Set task :: Write out all of the data without omission, exactly as shown.
#####
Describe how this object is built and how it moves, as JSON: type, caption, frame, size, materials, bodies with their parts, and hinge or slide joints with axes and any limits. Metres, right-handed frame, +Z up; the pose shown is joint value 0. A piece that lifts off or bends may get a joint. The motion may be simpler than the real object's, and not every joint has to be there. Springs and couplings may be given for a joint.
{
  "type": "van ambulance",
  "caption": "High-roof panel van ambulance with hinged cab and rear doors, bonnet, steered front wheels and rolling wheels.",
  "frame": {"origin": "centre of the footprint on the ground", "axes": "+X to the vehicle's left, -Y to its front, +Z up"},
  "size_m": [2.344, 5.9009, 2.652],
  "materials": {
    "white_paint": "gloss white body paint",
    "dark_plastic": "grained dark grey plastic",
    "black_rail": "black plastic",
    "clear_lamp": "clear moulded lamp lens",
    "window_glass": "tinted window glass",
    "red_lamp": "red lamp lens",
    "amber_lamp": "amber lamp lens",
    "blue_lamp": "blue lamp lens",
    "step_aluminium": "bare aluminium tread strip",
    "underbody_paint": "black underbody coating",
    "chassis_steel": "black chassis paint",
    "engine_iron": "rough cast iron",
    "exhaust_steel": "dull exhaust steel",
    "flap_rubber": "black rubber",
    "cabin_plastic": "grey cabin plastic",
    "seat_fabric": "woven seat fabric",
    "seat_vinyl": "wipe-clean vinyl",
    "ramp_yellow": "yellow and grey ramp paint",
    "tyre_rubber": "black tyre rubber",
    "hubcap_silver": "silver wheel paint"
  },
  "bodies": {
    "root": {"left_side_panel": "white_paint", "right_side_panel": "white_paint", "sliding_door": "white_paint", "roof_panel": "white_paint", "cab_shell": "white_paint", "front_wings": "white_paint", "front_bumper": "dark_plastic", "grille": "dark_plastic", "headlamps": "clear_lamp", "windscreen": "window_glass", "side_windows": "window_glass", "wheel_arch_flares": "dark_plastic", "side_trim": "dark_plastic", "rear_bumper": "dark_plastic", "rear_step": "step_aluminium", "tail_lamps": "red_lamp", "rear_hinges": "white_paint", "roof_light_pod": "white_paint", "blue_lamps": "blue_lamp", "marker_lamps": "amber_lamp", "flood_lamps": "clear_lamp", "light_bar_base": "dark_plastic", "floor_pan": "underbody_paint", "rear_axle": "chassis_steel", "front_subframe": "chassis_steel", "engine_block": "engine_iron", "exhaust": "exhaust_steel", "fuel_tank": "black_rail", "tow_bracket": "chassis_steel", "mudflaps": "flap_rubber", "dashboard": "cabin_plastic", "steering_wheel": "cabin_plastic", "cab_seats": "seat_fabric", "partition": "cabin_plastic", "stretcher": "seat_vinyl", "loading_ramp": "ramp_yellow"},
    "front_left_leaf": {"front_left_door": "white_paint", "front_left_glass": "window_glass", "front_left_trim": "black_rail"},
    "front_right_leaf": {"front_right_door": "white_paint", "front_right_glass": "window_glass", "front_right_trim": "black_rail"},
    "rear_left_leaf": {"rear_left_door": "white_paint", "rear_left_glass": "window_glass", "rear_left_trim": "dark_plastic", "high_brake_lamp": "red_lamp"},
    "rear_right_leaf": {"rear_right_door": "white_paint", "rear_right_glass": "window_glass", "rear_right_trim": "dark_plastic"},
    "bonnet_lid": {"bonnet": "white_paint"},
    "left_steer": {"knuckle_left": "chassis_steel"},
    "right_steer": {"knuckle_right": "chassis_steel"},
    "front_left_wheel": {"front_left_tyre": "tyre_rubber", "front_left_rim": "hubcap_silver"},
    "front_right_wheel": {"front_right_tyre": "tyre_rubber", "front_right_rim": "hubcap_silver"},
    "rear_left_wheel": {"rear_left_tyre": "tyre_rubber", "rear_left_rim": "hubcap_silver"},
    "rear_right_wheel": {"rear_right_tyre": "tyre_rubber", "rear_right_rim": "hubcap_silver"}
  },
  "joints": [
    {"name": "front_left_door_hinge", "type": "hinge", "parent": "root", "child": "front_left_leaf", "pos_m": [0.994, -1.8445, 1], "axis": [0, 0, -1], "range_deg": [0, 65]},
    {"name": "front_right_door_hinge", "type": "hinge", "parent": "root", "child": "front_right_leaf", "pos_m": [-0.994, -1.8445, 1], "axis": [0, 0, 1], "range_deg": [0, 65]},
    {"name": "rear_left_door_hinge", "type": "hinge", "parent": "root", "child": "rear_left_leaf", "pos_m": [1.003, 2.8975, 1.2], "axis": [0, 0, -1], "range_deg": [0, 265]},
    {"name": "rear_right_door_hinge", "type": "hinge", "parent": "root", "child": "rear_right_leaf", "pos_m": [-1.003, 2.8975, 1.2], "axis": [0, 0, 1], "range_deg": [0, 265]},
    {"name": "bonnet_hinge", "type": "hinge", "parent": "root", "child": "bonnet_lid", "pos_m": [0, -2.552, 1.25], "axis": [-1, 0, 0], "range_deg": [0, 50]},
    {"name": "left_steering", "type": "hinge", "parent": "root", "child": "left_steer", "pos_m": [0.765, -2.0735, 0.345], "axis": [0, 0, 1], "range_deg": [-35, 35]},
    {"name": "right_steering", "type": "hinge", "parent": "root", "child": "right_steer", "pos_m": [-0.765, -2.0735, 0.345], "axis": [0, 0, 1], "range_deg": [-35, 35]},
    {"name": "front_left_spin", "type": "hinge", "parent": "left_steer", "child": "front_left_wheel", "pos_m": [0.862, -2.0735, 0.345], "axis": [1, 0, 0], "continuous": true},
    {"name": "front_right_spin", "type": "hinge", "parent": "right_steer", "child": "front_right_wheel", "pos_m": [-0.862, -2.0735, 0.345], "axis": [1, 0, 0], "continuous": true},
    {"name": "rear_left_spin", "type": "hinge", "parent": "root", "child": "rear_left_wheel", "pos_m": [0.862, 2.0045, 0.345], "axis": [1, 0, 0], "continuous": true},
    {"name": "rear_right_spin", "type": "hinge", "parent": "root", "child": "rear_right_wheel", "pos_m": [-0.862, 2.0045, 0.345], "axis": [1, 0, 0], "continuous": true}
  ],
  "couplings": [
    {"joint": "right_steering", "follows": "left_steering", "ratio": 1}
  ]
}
#####
Result below ::
Describe how this object is built and how it moves, as JSON: type, caption, frame, size, materials, bodies with their parts, and hinge or slide joints with axes and any limits. Metres, right-handed frame, +Z up; the pose shown is joint value 0. A piece that lifts off or bends may get a joint. The motion may be simpler than the real object's, and not every joint has to be there. Springs and couplings may be given for a joint.
{
  "type": "van ambulance",
  "caption": "High-roof panel van ambulance with hinged cab and rear doors, bonnet, steered front wheels and rolling wheels.",
  "frame": {"origin": "centre of the footprint on the ground", "axes": "+X to the vehicle's left, -Y to its front, +Z up"},
  "size_m": [2.344, 5.9009, 2.652],
  "materials": {
    "white_paint": "gloss white body paint",
    "dark_plastic": "grained dark grey plastic",
    "black_rail": "black plastic",
    "clear_lamp": "clear moulded lamp lens",
    "window_glass": "tinted window glass",
    "red_lamp": "red lamp lens",
    "amber_lamp": "amber lamp lens",
    "blue_lamp": "blue lamp lens",
    "step_aluminium": "bare aluminium tread strip",
    "underbody_paint": "black underbody coating",
    "chassis_steel": "black chassis paint",
    "engine_iron": "rough cast iron",
    "exhaust_steel": "dull exhaust steel",
    "flap_rubber": "black rubber",
    "cabin_plastic": "grey cabin plastic",
    "seat_fabric": "woven seat fabric",
    "seat_vinyl": "wipe-clean vinyl",
    "ramp_yellow": "yellow and grey ramp paint",
    "tyre_rubber": "black tyre rubber",
    "hubcap_silver": "silver wheel paint"
  },
  "bodies": {
    "root": {"left_side_panel": "white_paint", "right_side_panel": "white_paint", "sliding_door": "white_paint", "roof_panel": "white_paint", "cab_shell": "white_paint", "front_wings": "white_paint", "front_bumper": "dark_plastic", "grille": "dark_plastic", "headlamps": "clear_lamp", "windscreen": "window_glass", "side_windows": "window_glass", "wheel_arch_flares": "dark_plastic", "side_trim": "dark_plastic", "rear_bumper": "dark_plastic", "rear_step": "step_aluminium", "tail_lamps": "red_lamp", "rear_hinges": "white_paint", "roof_light_pod": "white_paint", "blue_lamps": "blue_lamp", "marker_lamps": "amber_lamp", "flood_lamps": "clear_lamp", "light_bar_base": "dark_plastic", "floor_pan": "underbody_paint", "rear_axle": "chassis_steel", "front_subframe": "chassis_steel", "engine_block": "engine_iron", "exhaust": "exhaust_steel", "fuel_tank": "black_rail", "tow_bracket": "chassis_steel", "mudflaps": "flap_rubber", "dashboard": "cabin_plastic", "steering_wheel": "cabin_plastic", "cab_seats": "seat_fabric", "partition": "cabin_plastic", "stretcher": "seat_vinyl", "loading_ramp": "ramp_yellow"},
    "front_left_leaf": {"front_left_door": "white_paint", "front_left_glass": "window_glass", "front_left_trim": "black_rail"},
    "front_right_leaf": {"front_right_door": "white_paint", "front_right_glass": "window_glass", "front_right_trim": "black_rail"},
    "rear_left_leaf": {"rear_left_door": "white_paint", "rear_left_glass": "window_glass", "rear_left_trim": "dark_plastic", "high_brake_lamp": "red_lamp"},
    "rear_right_leaf": {"rear_right_door": "white_paint", "rear_right_glass": "window_glass", "rear_right_trim": "dark_plastic"},
    "bonnet_lid": {"bonnet": "white_paint"},
    "left_steer": {"knuckle_left": "chassis_steel"},
    "right_steer": {"knuckle_right": "chassis_steel"},
    "front_left_wheel": {"front_left_tyre": "tyre_rubber", "front_left_rim": "hubcap_silver"},
    "front_right_wheel": {"front_right_tyre": "tyre_rubber", "front_right_rim": "hubcap_silver"},
    "rear_left_wheel": {"rear_left_tyre": "tyre_rubber", "rear_left_rim": "hubcap_silver"},
    "rear_right_wheel": {"rear_right_tyre": "tyre_rubber", "rear_right_rim": "hubcap_silver"}
  },
  "joints": [
    {"name": "front_left_door_hinge", "type": "hinge", "parent": "root", "child": "front_left_leaf", "pos_m": [0.994, -1.8445, 1], "axis": [0, 0, -1], "range_deg": [0, 65]},
    {"name": "front_right_door_hinge", "type": "hinge", "parent": "root", "child": "front_right_leaf", "pos_m": [-0.994, -1.8445, 1], "axis": [0, 0, 1], "range_deg": [0, 65]},
    {"name": "rear_left_door_hinge", "type": "hinge", "parent": "root", "child": "rear_left_leaf", "pos_m": [1.003, 2.8975, 1.2], "axis": [0, 0, -1], "range_deg": [0, 265]},
    {"name": "rear_right_door_hinge", "type": "hinge", "parent": "root", "child": "rear_right_leaf", "pos_m": [-1.003, 2.8975, 1.2], "axis": [0, 0, 1], "range_deg": [0, 265]},
    {"name": "bonnet_hinge", "type": "hinge", "parent": "root", "child": "bonnet_lid", "pos_m": [0, -2.552, 1.25], "axis": [-1, 0, 0], "range_deg": [0, 50]},
    {"name": "left_steering", "type": "hinge", "parent": "root", "child": "left_steer", "pos_m": [0.765, -2.0735, 0.345], "axis": [0, 0, 1], "range_deg": [-35, 35]},
    {"name": "right_steering", "type": "hinge", "parent": "root", "child": "right_steer", "pos_m": [-0.765, -2.0735, 0.345], "axis": [0, 0, 1], "range_deg": [-35, 35]},
    {"name": "front_left_spin", "type": "hinge", "parent": "left_steer", "child": "front_left_wheel", "pos_m": [0.862, -2.0735, 0.345], "axis": [1, 0, 0], "continuous": true},
    {"name": "front_right_spin", "type": "hinge", "parent": "right_steer", "child": "front_right_wheel", "pos_m": [-0.862, -2.0735, 0.345], "axis": [1, 0, 0], "continuous": true},
    {"name": "rear_left_spin", "type": "hinge", "parent": "root", "child": "rear_left_wheel", "pos_m": [0.862, 2.0045, 0.345], "axis": [1, 0, 0], "continuous": true},
    {"name": "rear_right_spin", "type": "hinge", "parent": "root", "child": "rear_right_wheel", "pos_m": [-0.862, 2.0045, 0.345], "axis": [1, 0, 0], "continuous": true}
  ],
  "couplings": [
    {"joint": "right_steering", "follows": "left_steering", "ratio": 1}
  ]
}